Your objective:
Within the entries below, find the portion that opens with the line containing "for node in" and closes with the line containing "obj.data.transform(world)". Retype that portion exactly and only.

Exercise input:

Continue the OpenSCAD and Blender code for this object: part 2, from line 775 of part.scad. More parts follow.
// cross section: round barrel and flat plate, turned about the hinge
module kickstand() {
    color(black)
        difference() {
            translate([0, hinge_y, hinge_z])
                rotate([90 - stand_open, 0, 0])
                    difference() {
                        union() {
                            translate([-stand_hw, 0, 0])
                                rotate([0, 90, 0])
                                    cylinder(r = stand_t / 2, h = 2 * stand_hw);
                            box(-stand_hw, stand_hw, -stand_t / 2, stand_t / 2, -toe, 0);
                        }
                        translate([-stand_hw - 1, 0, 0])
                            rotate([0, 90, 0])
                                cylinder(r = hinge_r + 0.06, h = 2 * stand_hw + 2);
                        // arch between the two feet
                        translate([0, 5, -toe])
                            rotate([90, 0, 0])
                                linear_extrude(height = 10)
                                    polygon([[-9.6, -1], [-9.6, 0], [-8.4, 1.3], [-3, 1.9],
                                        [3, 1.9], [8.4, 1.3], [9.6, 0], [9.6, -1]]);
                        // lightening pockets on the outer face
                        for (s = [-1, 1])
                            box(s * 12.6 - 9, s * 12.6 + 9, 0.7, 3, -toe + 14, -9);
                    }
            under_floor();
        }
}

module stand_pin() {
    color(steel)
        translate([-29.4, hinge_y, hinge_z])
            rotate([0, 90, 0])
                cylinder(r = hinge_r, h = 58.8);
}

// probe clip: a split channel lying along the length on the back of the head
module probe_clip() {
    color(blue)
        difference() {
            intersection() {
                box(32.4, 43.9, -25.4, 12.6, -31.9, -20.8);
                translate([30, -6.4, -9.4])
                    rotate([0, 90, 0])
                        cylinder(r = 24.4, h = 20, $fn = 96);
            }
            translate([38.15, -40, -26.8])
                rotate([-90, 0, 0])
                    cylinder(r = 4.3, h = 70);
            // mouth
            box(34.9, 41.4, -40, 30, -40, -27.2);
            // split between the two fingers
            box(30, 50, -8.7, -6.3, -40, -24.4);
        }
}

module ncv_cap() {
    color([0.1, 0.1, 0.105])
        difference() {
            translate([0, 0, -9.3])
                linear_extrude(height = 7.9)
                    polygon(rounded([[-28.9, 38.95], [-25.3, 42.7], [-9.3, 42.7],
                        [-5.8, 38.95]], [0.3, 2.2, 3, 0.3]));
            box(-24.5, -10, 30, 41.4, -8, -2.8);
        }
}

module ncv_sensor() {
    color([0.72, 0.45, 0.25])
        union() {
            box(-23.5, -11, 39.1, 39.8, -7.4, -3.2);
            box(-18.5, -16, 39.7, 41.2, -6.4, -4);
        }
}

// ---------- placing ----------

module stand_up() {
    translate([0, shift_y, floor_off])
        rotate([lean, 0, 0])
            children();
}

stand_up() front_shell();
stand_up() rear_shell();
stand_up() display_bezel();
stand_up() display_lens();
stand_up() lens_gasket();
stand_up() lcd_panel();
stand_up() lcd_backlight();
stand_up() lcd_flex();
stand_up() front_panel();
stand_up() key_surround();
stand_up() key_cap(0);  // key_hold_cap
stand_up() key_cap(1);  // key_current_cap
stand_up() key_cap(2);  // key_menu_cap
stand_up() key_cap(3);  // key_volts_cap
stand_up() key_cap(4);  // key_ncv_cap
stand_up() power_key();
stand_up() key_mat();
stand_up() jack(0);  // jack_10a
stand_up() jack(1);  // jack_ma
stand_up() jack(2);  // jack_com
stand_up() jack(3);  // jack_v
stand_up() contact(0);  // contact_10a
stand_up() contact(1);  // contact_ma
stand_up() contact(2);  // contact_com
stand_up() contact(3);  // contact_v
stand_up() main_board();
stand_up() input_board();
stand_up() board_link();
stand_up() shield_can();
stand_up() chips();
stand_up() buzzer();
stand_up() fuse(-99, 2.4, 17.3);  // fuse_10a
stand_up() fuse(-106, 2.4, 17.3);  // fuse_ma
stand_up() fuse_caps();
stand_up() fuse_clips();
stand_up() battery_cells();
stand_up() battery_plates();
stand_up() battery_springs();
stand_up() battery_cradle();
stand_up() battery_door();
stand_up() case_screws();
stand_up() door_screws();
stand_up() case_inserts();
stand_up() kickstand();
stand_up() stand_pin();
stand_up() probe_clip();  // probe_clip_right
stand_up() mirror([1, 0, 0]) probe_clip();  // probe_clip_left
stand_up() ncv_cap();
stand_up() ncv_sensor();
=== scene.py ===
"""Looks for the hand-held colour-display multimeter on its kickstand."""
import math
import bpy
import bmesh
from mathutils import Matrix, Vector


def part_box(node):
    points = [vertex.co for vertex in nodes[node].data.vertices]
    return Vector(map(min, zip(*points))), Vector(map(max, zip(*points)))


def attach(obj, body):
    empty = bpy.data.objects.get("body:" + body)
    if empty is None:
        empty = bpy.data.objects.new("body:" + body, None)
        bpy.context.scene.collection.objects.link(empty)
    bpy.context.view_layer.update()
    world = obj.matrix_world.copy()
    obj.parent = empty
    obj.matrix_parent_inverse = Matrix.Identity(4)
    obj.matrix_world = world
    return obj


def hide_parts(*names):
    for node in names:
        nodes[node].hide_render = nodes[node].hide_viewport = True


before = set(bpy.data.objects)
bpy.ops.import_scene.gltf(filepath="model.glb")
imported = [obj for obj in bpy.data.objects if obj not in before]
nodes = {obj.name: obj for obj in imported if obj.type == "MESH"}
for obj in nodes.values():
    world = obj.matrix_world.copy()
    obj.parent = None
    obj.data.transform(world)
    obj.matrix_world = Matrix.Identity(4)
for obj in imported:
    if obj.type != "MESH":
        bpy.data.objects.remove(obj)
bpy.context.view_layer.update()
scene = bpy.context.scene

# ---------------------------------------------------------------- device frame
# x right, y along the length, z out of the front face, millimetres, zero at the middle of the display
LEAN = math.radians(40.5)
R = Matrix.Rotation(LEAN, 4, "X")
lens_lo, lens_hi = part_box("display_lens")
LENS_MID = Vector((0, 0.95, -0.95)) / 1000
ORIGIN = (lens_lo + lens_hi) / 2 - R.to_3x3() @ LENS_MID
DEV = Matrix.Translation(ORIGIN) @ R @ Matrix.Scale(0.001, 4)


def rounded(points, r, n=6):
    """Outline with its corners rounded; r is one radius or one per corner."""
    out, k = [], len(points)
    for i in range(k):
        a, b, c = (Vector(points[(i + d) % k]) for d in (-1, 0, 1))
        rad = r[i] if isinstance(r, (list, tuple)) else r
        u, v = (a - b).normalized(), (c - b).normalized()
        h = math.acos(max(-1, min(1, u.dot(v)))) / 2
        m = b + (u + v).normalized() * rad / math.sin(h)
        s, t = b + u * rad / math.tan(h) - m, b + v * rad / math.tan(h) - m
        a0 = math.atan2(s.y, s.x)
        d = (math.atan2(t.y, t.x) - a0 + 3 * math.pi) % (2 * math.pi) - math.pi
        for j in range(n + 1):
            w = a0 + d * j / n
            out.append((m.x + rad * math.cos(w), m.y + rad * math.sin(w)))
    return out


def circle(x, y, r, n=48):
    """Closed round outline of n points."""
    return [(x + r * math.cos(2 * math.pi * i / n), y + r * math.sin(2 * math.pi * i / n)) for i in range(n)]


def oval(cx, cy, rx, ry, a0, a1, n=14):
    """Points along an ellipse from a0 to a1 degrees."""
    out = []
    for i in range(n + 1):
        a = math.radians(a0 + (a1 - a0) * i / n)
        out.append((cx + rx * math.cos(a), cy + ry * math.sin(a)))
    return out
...
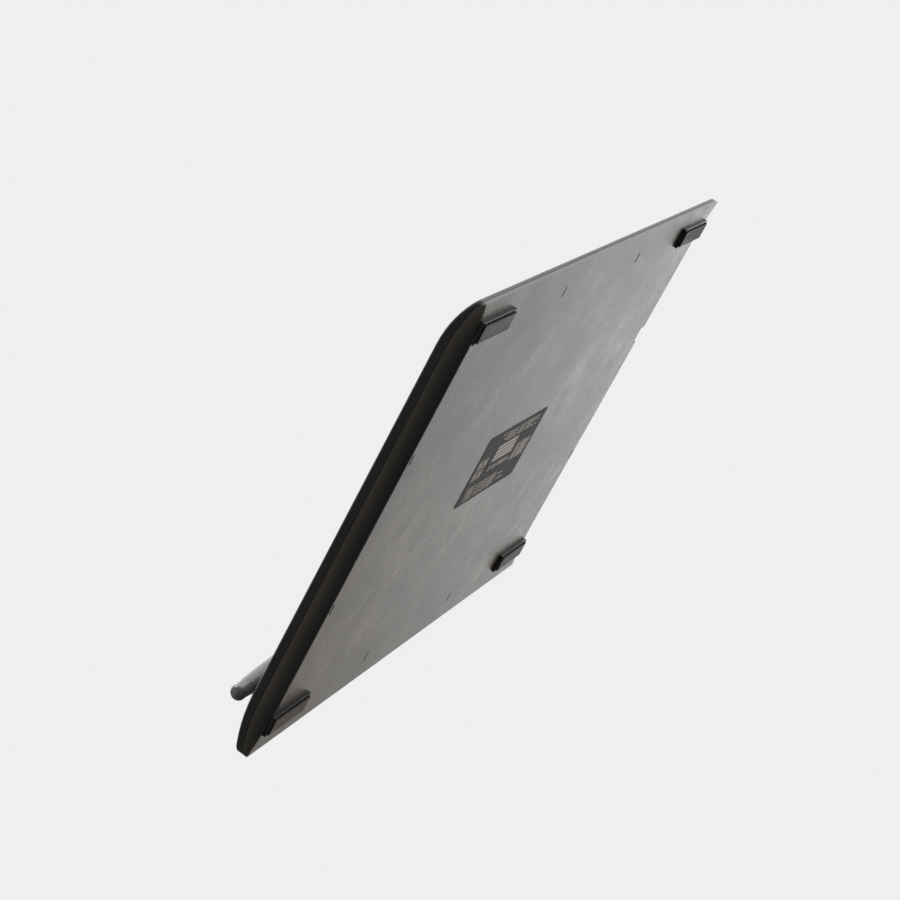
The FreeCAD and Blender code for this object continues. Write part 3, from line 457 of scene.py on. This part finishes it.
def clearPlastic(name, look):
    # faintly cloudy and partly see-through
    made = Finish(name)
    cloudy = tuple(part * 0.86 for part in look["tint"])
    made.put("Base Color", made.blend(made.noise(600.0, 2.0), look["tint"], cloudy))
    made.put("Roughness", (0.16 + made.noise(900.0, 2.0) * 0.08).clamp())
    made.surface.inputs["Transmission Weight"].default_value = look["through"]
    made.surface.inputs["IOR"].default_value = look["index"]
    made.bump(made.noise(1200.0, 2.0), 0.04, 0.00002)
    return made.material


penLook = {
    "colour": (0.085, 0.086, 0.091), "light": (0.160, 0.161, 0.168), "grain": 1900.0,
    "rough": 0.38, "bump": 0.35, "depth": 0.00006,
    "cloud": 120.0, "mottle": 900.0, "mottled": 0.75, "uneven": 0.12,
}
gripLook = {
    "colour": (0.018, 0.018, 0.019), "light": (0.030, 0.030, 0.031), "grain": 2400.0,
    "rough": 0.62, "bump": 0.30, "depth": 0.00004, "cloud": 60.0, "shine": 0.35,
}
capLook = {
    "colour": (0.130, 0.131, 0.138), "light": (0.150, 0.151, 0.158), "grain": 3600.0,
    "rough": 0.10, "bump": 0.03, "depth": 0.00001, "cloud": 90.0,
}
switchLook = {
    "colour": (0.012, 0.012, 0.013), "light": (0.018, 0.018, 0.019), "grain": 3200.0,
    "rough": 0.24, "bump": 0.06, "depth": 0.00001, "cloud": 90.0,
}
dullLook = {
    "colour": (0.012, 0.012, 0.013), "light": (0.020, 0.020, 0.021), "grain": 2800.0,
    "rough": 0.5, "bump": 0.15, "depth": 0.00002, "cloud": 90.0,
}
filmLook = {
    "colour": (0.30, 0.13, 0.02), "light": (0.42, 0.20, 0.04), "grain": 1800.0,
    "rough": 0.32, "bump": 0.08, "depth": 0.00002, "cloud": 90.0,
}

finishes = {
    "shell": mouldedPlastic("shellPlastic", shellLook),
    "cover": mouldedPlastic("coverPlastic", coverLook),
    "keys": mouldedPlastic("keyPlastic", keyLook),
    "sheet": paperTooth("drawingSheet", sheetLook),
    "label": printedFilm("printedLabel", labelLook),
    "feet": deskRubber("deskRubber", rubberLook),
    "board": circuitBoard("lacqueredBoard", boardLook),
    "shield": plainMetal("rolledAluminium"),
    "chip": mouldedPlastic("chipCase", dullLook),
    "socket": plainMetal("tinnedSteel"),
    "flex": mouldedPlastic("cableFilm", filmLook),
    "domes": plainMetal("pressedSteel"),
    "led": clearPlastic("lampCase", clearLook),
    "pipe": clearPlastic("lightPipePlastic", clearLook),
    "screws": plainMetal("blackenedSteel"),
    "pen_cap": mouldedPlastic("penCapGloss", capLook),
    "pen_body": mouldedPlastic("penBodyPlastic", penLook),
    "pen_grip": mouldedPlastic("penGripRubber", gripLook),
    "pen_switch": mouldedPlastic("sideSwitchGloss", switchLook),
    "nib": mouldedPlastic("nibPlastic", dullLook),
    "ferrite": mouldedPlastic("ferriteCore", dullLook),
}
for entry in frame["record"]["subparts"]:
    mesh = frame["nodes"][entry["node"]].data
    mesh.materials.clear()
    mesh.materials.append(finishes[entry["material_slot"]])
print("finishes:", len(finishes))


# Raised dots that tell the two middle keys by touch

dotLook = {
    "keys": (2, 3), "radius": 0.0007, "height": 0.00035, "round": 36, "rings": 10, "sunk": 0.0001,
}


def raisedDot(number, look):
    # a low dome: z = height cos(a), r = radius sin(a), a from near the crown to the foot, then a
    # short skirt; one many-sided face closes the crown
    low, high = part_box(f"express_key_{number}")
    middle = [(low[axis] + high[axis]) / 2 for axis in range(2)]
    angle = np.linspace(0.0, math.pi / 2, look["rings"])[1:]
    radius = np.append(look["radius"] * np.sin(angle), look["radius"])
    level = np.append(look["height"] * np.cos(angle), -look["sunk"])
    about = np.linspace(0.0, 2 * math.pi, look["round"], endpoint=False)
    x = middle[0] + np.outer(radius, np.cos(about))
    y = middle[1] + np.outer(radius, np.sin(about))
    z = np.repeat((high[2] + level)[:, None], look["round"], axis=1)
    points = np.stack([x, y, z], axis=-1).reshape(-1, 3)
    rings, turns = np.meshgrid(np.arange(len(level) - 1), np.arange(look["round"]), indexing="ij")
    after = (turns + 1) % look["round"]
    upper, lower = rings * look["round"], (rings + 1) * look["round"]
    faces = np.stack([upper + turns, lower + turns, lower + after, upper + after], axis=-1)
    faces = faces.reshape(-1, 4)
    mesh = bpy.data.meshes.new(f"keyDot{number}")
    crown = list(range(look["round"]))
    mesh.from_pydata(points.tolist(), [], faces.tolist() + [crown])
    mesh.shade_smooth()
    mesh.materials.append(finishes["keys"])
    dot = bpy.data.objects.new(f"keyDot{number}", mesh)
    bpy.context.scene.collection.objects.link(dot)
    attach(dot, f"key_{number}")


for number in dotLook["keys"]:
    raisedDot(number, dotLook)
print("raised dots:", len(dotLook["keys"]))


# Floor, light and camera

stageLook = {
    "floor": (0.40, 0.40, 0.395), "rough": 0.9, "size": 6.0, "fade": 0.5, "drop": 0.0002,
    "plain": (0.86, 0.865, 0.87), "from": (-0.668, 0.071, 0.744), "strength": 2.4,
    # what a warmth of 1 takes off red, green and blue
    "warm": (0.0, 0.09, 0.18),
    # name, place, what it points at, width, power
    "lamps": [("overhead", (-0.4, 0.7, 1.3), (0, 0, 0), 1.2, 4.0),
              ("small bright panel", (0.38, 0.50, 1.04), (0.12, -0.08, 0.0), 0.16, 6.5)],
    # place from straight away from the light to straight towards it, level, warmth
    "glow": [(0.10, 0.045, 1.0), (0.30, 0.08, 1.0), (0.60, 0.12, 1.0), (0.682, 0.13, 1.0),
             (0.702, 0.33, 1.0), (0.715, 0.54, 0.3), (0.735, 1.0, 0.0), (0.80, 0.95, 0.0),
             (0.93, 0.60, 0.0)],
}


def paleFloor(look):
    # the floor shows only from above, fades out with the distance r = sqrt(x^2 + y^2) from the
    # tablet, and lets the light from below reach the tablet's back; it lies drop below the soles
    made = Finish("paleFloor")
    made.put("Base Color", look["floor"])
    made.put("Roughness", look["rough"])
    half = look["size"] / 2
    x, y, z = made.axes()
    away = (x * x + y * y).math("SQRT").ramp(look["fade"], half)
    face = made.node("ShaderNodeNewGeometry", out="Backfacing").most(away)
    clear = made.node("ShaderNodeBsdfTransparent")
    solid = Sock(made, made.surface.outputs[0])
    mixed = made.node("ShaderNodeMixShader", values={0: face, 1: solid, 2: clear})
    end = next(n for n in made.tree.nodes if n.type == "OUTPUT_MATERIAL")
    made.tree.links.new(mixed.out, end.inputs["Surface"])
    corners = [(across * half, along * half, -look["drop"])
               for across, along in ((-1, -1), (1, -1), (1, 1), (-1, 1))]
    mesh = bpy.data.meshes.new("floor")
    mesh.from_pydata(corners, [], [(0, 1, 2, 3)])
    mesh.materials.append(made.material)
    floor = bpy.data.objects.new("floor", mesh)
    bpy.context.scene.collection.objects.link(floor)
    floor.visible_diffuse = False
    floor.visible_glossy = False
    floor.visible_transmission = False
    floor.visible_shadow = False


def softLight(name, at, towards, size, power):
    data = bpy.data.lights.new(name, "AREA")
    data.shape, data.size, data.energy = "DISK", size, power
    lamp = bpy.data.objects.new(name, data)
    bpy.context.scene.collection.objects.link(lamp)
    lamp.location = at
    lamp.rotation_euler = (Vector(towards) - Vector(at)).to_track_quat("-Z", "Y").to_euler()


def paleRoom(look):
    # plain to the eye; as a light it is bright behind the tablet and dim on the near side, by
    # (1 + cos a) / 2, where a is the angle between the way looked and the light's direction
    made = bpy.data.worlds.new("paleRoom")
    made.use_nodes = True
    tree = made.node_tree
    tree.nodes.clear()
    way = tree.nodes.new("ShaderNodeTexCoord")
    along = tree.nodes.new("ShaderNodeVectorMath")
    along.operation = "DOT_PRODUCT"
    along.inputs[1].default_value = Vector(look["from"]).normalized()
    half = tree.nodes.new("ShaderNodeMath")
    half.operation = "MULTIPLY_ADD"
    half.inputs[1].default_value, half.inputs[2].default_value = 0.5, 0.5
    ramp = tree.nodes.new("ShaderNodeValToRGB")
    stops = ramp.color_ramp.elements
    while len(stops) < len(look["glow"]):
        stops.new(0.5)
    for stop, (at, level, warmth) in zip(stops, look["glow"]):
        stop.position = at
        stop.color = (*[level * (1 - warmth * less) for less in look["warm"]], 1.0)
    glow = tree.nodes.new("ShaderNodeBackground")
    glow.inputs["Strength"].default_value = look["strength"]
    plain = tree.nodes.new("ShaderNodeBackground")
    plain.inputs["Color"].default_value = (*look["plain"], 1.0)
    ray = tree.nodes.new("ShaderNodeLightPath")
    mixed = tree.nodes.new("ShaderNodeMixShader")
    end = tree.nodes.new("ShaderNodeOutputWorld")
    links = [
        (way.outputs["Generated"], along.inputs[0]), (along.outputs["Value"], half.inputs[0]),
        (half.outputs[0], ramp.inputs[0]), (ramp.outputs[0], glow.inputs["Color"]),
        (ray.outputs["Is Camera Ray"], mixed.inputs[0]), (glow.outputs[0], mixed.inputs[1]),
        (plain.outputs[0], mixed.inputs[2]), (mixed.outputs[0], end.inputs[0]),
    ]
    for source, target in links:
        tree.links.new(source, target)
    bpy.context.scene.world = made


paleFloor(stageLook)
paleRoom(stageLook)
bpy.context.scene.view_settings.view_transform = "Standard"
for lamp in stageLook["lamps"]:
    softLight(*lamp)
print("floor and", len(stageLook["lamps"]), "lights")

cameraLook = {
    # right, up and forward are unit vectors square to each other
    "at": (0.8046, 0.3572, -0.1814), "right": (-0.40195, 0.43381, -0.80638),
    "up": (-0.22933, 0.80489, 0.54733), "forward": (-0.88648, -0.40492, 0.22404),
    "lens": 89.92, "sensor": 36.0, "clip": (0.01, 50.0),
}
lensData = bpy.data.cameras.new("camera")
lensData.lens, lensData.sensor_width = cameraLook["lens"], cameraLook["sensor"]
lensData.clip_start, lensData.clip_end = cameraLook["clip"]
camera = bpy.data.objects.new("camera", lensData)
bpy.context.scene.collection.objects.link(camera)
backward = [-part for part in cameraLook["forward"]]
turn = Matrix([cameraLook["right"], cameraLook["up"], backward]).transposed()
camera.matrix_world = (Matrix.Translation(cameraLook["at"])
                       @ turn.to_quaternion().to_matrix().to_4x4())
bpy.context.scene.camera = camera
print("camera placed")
==
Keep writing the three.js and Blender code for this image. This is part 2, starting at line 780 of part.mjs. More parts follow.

Answer to this task:
    for node in names:
        nodes[node].hide_render = nodes[node].hide_viewport = True


before = set(bpy.data.objects)
bpy.ops.import_scene.gltf(filepath="model.glb")
imported = [obj for obj in bpy.data.objects if obj not in before]
nodes = {obj.name: obj for obj in imported if obj.type == "MESH"}
for obj in nodes.values():
    world = obj.matrix_world.copy()
    obj.parent = None
    obj.data.transform(world)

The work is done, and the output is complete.